While a proposed room-tax hike in Jackson County has been sidelined at least for now, the idea of merging the county’s two tourism entities has been tapped for further study.
Jackson County commissioners plan to appoint a task force to study forming a single tourism agency for the county. Currently, Cashiers has its own tourism agency in addition to the countywide tourism agency based in Sylva. Each are affiliated with the chambers of commerce offices, too — one based in Cashiers and one in Sylva.
There are simply too many players involved in county tourism efforts, to hear Commission Chairman Jack Debnam tell it. He says that a single entity would be more effective and reduce costly and unnecessary duplication.
“I do believe in one (tourism authority) myself, and maybe some advisory boards,” Debnam reiterated to fellow commissioners last week. “I’d like to see us finally act like we are one county. With the people coming off the board, it’s the time to look at restructuring.”
Recent news that the long-time director of the Cashiers chamber and tourism agency, Sue Bumgarner, would retire could make such a restructuring easier. Bumgarner’s retirement will be effective in July and comes following of heightened scrutiny on how Cashiers was spending its cut of the tourism funding pie.

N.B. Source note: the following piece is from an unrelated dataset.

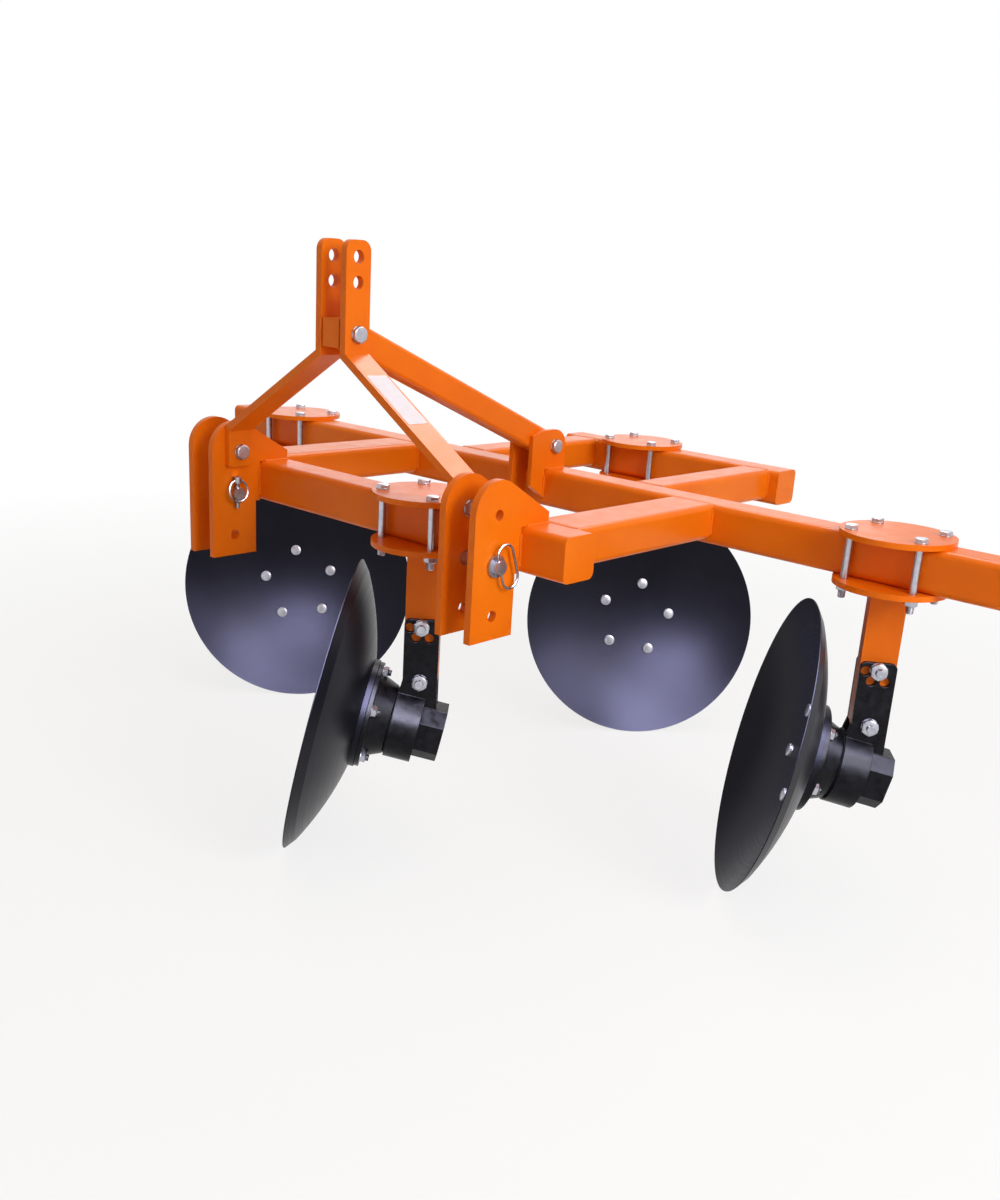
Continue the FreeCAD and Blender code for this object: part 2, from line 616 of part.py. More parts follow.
def unit(name, beam_y, x, angle, side, bolt_turn):
    """One disc with its clamp, shank, carrier and hub."""
    turn = -90 + side * angle
    save("clamp_top_" + name, place(clamp_plate(0), x, beam_y, 0))

    bar = shank_bar()
    bar.rotate(Vector(0, 0, 0), Z, turn)
    save("shank_" + name, place(clamp_plate(-TUBE - CLAMP_T).fuse(bar), x, beam_y, 0))

    grip = SHANK_W + 2 * (CHEEK_PLAY + CHEEK_T)
    bolts = [place(bolt, x, beam_y, 0) for bolt in clamp_bolts()]
    for z in (-PIVOT_DROP, LOCK_ROW_R - PIVOT_DROP):
        bolt = cross_bolt(BIG_BOLT_R, BIG_BOLT_FLATS, grip, Z * z, Y * side)
        bolts.append(place(bolt, x, beam_y, turn))
    save("unit_bolts_" + name, *bolts)
    save("hub_carrier_" + name, place(hub_carrier(), x, beam_y, turn))
    save("hub_" + name, place(hub(bolt_turn), x, beam_y, turn))
    save("disc_" + name, place(disc(bolt_turn), x, beam_y, turn))


os.makedirs("parts", exist_ok=True)
frame()
lower_hitch()
mast()
for entry in UNITS:
    unit(*entry)
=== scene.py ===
import bpy
import bmesh
import json
import math
from mathutils import Matrix, Vector

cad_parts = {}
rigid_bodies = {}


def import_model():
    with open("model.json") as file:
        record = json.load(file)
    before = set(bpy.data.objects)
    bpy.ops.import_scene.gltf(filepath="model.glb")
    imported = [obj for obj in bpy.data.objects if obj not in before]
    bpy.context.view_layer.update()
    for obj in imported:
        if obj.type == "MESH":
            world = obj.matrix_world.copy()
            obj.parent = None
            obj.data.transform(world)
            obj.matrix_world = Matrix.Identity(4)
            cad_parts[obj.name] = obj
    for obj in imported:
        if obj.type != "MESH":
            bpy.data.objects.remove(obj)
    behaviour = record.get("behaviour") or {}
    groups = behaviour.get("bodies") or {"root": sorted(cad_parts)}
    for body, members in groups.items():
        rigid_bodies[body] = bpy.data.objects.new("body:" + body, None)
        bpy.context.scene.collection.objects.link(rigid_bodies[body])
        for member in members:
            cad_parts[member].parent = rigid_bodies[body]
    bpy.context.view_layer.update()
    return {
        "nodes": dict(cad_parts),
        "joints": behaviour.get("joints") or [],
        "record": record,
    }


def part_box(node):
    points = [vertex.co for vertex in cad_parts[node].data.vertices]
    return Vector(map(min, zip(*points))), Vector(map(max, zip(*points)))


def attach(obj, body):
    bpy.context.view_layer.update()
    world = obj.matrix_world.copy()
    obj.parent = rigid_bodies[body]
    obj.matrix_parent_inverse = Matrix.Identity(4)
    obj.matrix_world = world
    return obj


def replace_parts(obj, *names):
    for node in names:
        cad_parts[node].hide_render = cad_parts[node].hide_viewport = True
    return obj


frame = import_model()

# Disc ridger. Lengths in metres, in the frame of the CAD: +X is the driver's left,
# +Y points rearwards, +Z up, the ground is Z = 0.

MM = 0.001
X = Vector((1, 0, 0))
Y = Vector((0, 1, 0))
Z = Vector((0, 0, 1))
UNITS = ("right", "front", "rear", "left")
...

“It seems like an opportune time if we do want to make changes,” County Manager Chuck Wooten said.
In addition to Bumgarner’s retirement, there are four vacancies coming up on the Jackson County tourism board and two vacancies on the Cashiers tourism board, Wooten said.

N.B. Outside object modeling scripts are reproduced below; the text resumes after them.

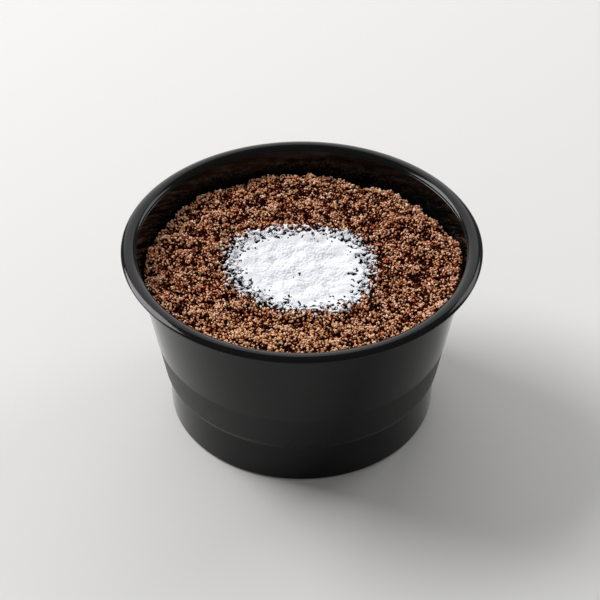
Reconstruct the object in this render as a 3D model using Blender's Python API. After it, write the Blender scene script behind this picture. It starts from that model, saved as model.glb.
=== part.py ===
"""A chocolate cheesecake in its own round plastic cup, topped with cake crumbs and a heap of icing sugar.

Run it with: blender --background --python part.py
Metres, +Z up. The origin is the centre of the cup's underside, on the surface that the cup stands on.
"""

import math
import random

import bmesh
import bpy
from mathutils import Euler, Matrix, Vector, geometry, noise

MM = 0.001

# The cup's outside, as radii and heights
RIM_RADIUS = 50.5 * MM
RIM_TOP = 55.4 * MM
LIP_THICKNESS = 1.0 * MM
LIP_DROOP = 0.3 * MM
LIP_INNER_RADIUS = 46.5 * MM
LIP_ARCH = 3.2 * MM
LIP_STEP_RADIUS = 46.45 * MM
LIP_STEP_HEIGHT = 54.25 * MM
MOUTH_RADIUS = 46.95 * MM
SHOULDER_RADIUS = 40.1 * MM
SHOULDER_HEIGHT = 14.6 * MM
FOOT_TOP_RADIUS = 39.0 * MM
FOOT_HEIGHT = 13.4 * MM
FOOT_RADIUS = 38.6 * MM

# The cup's inside and underside
WALL = 0.7 * MM
FLOOR_HEIGHT = 1.6 * MM
LID_SEAT_HEIGHT = 54.15 * MM
RECESS_RADIUS = 33.5 * MM
RECESS_DEPTH = 0.8 * MM
SEGMENTS = 72
ARC_STEPS = 2
EDGE_FILLET = 0.4 * MM
CORNER_FILLET = 0.9 * MM

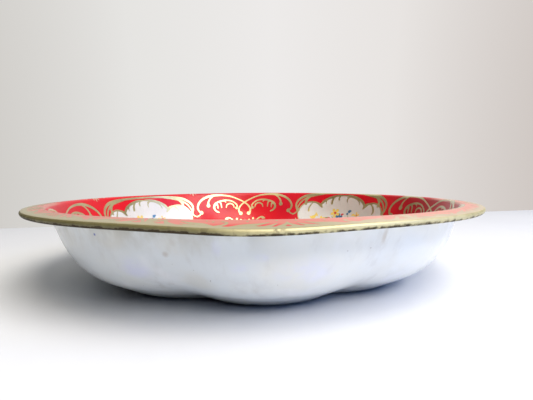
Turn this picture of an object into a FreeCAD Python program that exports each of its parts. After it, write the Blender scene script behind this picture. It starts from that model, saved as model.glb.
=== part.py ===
import FreeCAD, Part
import math
import os
import Sketcher

# A scalloped bowl pressed from one sheet of tinplate, with a rolled rim wired for stiffness.
#
# The shell is one sheet: a flat base with a raised round panel, eight lobes that fade out up the
# wall, a round flange that falls a little outwards, and an edge rolled under round a steel wire.
# Millimetres. +Z is up, the origin is the middle of the base on the surface that the bowl stands
# on, and a lobe points along -Y, the front.

LOBES = 8
LOBE_STEP = 360.0 / LOBES

# alias: (value, meaning). Angles are in degrees.
DIMENSIONS = {
    "rim_diameter": (254.0, "over the rolled edge"),
    "sheet": (0.3, "thickness of the tinplate"),
    "base_radius": (79.2, "flat base, centre to a lobe's crown"),
    "corner_radius": (8.0, "outside, where the base turns up"),
    "foot_angle": (26.5, "slope of the low part of the wall"),
    "foot_run": (15.0, "length of that slope"),
    "wall_bend": (32.0, "outside radius of the turn from low slope to steep wall"),
    "wall_angle": (75.0, "slope of the high part of the wall"),
    "wall_height": (40.0, "height at which the wall turns into the flange"),
    "crease_depth": (9.6, "depth of a crease below the crowns, at the base"),
    "crease_swell": (0.65, "how much longer than a straight taper a crease stays deep"),
    "flange_bend": (2.2, "radius of the turn from wall to flange, on the printed side"),
    "flange_fall": (6.0, "outward fall of the flange"),
    "bead_diameter": (2.6, "rolled edge"),
    "curl_angle": (285.0, "how far the edge is rolled round the wire"),
    "wire_play": (0.02, "gap between the wire and the curl"),
    "wire_gap": (0.3, "angle left between the wire's two ends"),
    "panel_radius": (58.0, "raised round panel in the base, seen from below"),
    "panel_rise": (1.0, "rise of that panel"),
}


def make_sheet(doc):
    """The spreadsheet of driving dimensions, one alias per row."""
    sheet = doc.addObject("Spreadsheet::Sheet", "dims")
    for row, (alias, (value, meaning)) in enumerate(DIMENSIONS.items(), start=1):
        sheet.set(f"A{row}", meaning)
        sheet.set(f"B{row}", str(value))
        sheet.setAlias(f"B{row}", alias)
    doc.recompute()
    return sheet


def value(sheet, expression):
    """The number that an expression on the sheet stands for."""
    result = sheet.evalExpression(expression)
    return float(getattr(result, "Value", result))


def origin_plane(body, role):
    """One of the body's own origin planes."""
    return next(f for f in body.Origin.OriginFeatures if f.Role == role)


def new_sketch(body, name, role, height=None):
    """An empty sketch on an origin plane, lifted to a height given as an expression."""
    sketch = body.newObject("Sketcher::SketchObject", name)
    sketch.AttachmentSupport = [(origin_plane(body, role), "")]
    sketch.MapMode = "FlatFace"
    if height:
        sketch.setExpression("AttachmentOffset.Base.z", height)
    return sketch


def outline(sheet, sketch, corners, bulges):
    """Draws a closed outline. Corners are pairs of expressions, and bulges holds, for the edge
    that leaves each corner, None for a straight edge or (centre x, centre y, radius, turn):
    expressions, and +1 for an arc that runs anticlockwise or -1 for clockwise."""
    points = [FreeCAD.Vector(value(sheet, x), value(sheet, y), 0) for x, y in corners]
    up = FreeCAD.Vector(0, 0, 1)
    starts = []
    for i, bulge in enumerate(bulges):
        a, b = points[i], points[(i + 1) % len(points)]
        if bulge is None:
            sketch.addGeometry(Part.LineSegment(a, b))
            starts.append((1, 2))
            continue
        centre = FreeCAD.Vector(value(sheet, bulge[0]), value(sheet, bulge[1]), 0)
        radius = value(sheet, bulge[2])
        first, last = (a, b) if bulge[3] > 0 else (b, a)
        start = math.atan2(first.y - centre.y, first.x - centre.x)
        end = math.atan2(last.y - centre.y, last.x - centre.x)
        if end <= start:
            end += 2 * math.pi
        sketch.addGeometry(Part.ArcOfCircle(Part.Circle(centre, up, radius), start, end))
        starts.append((1, 2) if bulge[3] > 0 else (2, 1))
    for i, (x, y) in enumerate(corners):
        before = (i - 1) % len(corners)
        bind(sketch, ("DistanceX", -1, 1, i, starts[i][0]), x, points[i].x)
        bind(sketch, ("DistanceY", -1, 1, i, starts[i][0]), y, points[i].y)
        sketch.addConstraint(
            Sketcher.Constraint("Coincident", before, starts[before][1], i, starts[i][0])
        )
        if bulges[i] is not None:
            bind(sketch, ("Radius", i), bulges[i][2], value(sheet, bulges[i][2]))


def bind(sketch, what, expression, number):
    """Adds a dimension to a sketch and ties it to an expression on the sheet."""
    index = sketch.addConstraint(Sketcher.Constraint(*what, number))
    sketch.setExpression(f"Constraints[{index}]", expression)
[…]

Cashiers TTA board member Mike Henry said the board doesn’t know yet whether it will hire a replacement for Bumgarner or wait to see what the task force recommends about a merger.
“We haven’t met yet to form a plan,” he said.
While commissioners haven’t yet appointed task force members, Debnam recommended Julie Spiro, head of the Jackson County Chamber of Commerce, and Commissioner Mark Jones, who doubles as chairman of the Cashiers TTA; along with himself.
Jones enthusiastically endorsed Debnam’s olive-branch proposal. Jones constituents in the Cashiers area haven’t been happy about the proposed merger of the Cashiers agency into a single countywide one.
Room tax hike sidelined
Meanwhile, Debnam squelched the recent push for a room tax hike from 3 percent to 6 percent, however, saying it had been ill-considered.
“I would like to continue to spend some more time on this, to learn more about the impact we may have and exactly how we want to structure this,” Debnam said. “We made an error; we moved a little too fast, we were not informed enough to make the decision we tried to make.”
Debnam and his fellow commissioners faced a phalanx of outraged lodging owners in Jackson County when they passed, 4-1 with Jones voting no, to increase the tax. Commissioners subsequently rescinded that vote because they failed to hold a required public hearing.
Regardless of mistakes made and future plans to be made, finding the correct answers are critical to Jackson County’s economic wellbeing, Commissioner Doug Cody said.
“The decision was made years ago … to hang Jackson County’s economic health on travel and tourism — kind of deemphasizing” other forms of economic development, he said. “If we’re going to hang our hat on tourism, we’re going to have to get out and fight for those tourism dollars. We’ve got to make Jackson County a destination for people, not a pass through for other counties.”
Wooten said that commissioners would need to make their appointments promptly to the tourism committee to enable it to report back to them sometime this summer.